Quote the whole listing word for word, please.

::::::::

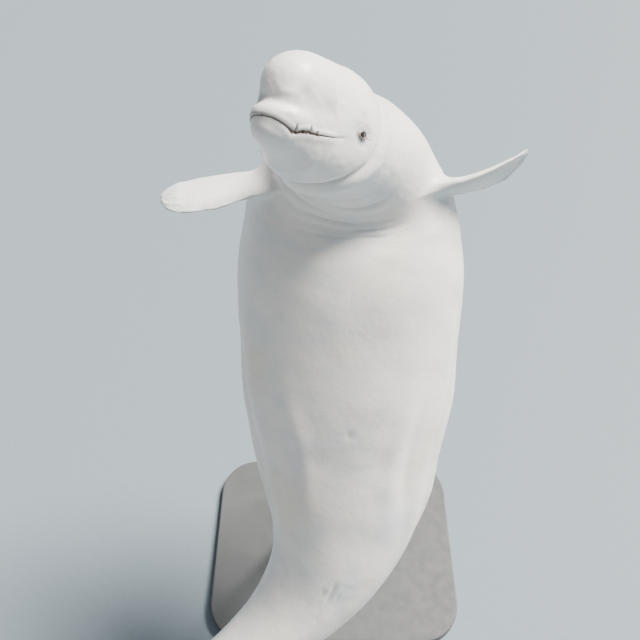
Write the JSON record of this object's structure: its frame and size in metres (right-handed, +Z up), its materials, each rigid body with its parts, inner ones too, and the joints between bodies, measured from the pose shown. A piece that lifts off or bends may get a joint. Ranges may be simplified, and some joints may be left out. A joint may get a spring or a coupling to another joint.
{
  "type": "beluga whale",
  "caption": "Life-size display model of an adult beluga whale standing upright in a spy-hop, head bent and turned, flippers out, tail curled aside, on a flat base with rods.",
  "frame": {"origin": "centre of the stand base's underside, on the floor, below the whale's centre of mass", "axes": "+Z up; -Y is the side the whale's belly faces, where the viewer stands; +X is the whale's left"},
  "size_m": [1.9837, 2.0428, 3.3548],
  "materials": {
    "skin": "smooth, slightly uneven creamy white whale skin with a faint satin sheen, greyer on the fin edges and in the folds",
    "eye": "dark brown, wet and glossy",
    "base_paint": "powder-coated, fine-grained matt dark grey",
    "rod_steel": "brushed round bar",
    "cup_rubber": "matt black rubber pad"
  },
  "bodies": {
    "root": {"head": "skin", "melon": "skin", "upper_jaw": "skin", "lower_jaw": "skin", "neck": "skin", "chest": "skin", "trunk": "skin", "loin": "skin", "dorsal_ridge": "skin", "tail_stock": "skin", "fluke_left": "skin", "fluke_right": "skin", "flipper_left": "skin", "flipper_right": "skin", "eye_left": "eye", "eye_right": "eye", "stand_base": "base_paint", "stand_collar_trunk": "base_paint", "stand_collar_tail": "base_paint", "stand_rod_trunk": "rod_steel", "stand_rod_tail": "rod_steel", "stand_cup_trunk": "cup_rubber", "stand_cup_tail": "cup_rubber"}
  },
  "joints": []
}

::::::::

Task answer:
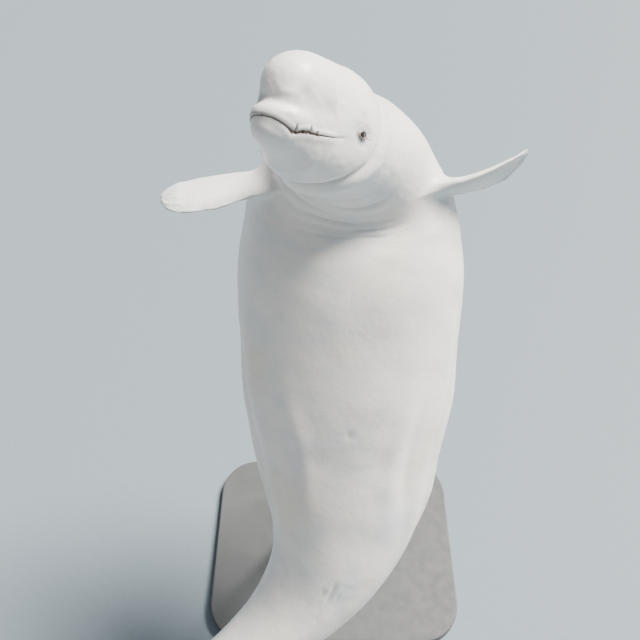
Write the JSON record of this object's structure: its frame and size in metres (right-handed, +Z up), its materials, each rigid body with its parts, inner ones too, and the joints between bodies, measured from the pose shown. A piece that lifts off or bends may get a joint. Ranges may be simplified, and some joints may be left out. A joint may get a spring or a coupling to another joint.
{
  "type": "beluga whale",
  "caption": "Life-size display model of an adult beluga whale standing upright in a spy-hop, head bent and turned, flippers out, tail curled aside, on a flat base with rods.",
  "frame": {"origin": "centre of the stand base's underside, on the floor, below the whale's centre of mass", "axes": "+Z up; -Y is the side the whale's belly faces, where the viewer stands; +X is the whale's left"},
  "size_m": [1.9837, 2.0428, 3.3548],
  "materials": {
    "skin": "smooth, slightly uneven creamy white whale skin with a faint satin sheen, greyer on the fin edges and in the folds",
    "eye": "dark brown, wet and glossy",
    "base_paint": "powder-coated, fine-grained matt dark grey",
    "rod_steel": "brushed round bar",
    "cup_rubber": "matt black rubber pad"
  },
  "bodies": {
    "root": {"head": "skin", "melon": "skin", "upper_jaw": "skin", "lower_jaw": "skin", "neck": "skin", "chest": "skin", "trunk": "skin", "loin": "skin", "dorsal_ridge": "skin", "tail_stock": "skin", "fluke_left": "skin", "fluke_right": "skin", "flipper_left": "skin", "flipper_right": "skin", "eye_left": "eye", "eye_right": "eye", "stand_base": "base_paint", "stand_collar_trunk": "base_paint", "stand_collar_tail": "base_paint", "stand_rod_trunk": "rod_steel", "stand_rod_tail": "rod_steel", "stand_cup_trunk": "cup_rubber", "stand_cup_tail": "cup_rubber"}
  },
  "joints": []
}